La directrice rappelle qu'il y a aussi des petits miracles qui se produisent parfois. Elle donne l’exemple de l’élève qui a agressé Marie*.

L'adolescent est toujours à l'école Le Tournesol. Il a aujourd'hui changé de comportement, au grand soulagement de l'équipe-école et de ses parents.

Le syndicat le reconnaît : l'école Le Tournesol est le dernier recours de nombreuses familles et cela place la direction dans une position difficile. Ils sont solidaires dans cette lutte.

Ici, c'est vraiment le bout de ligne scolaire, dit la présidente syndicale.

Mais elle rappelle que si les employés tombent comme des mouches, l'école ne pourra plus être le filet social de ces enfants.

Le Syndicat de l'enseignement de la Pointe-de-l'Île (SEPI), tout aussi préoccupé par le grand nombre de registres d'accidents, dit s'inquiéter d'une forme de banalisation de la violence de la part de la direction, en raison de la vocation de l'établissement.

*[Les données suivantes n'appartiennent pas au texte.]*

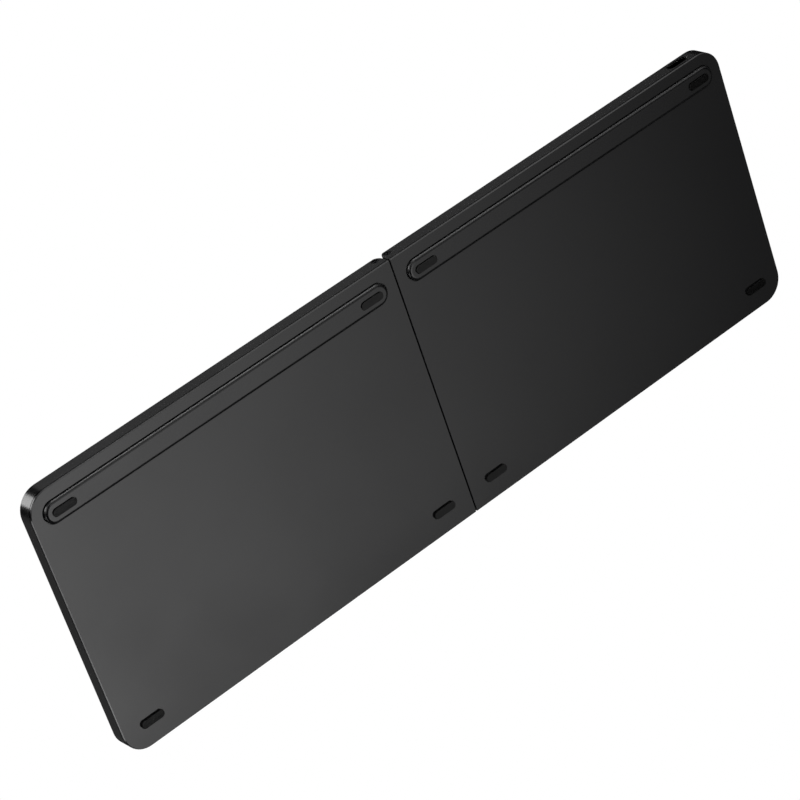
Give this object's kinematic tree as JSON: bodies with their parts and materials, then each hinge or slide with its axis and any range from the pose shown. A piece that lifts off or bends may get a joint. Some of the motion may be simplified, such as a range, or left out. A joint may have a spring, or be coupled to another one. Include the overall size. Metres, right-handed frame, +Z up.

Récemment, un plan de 30 millions de dollars sur cinq ans pour prévenir les cas de violence et d'intimidation dans les écoles a été dévoilé par le ministre de l'Éducation.

Mais aucune mesure ne prévoit quoi faire concrètement avec les ratios élèves-intervenants et la hausse de comportements violents qui s'est exacerbée depuis la pandémie, tant dans les écoles régulières que dans les écoles spécialisées.

Un dossier au cœur des négociations entre le gouvernement et les dizaines de milliers d'enseignants et d'employés de soutien (éducatrices, techniciennes en éducation spécialisée, surveillants, etc.) qui seront en grève dès mardi.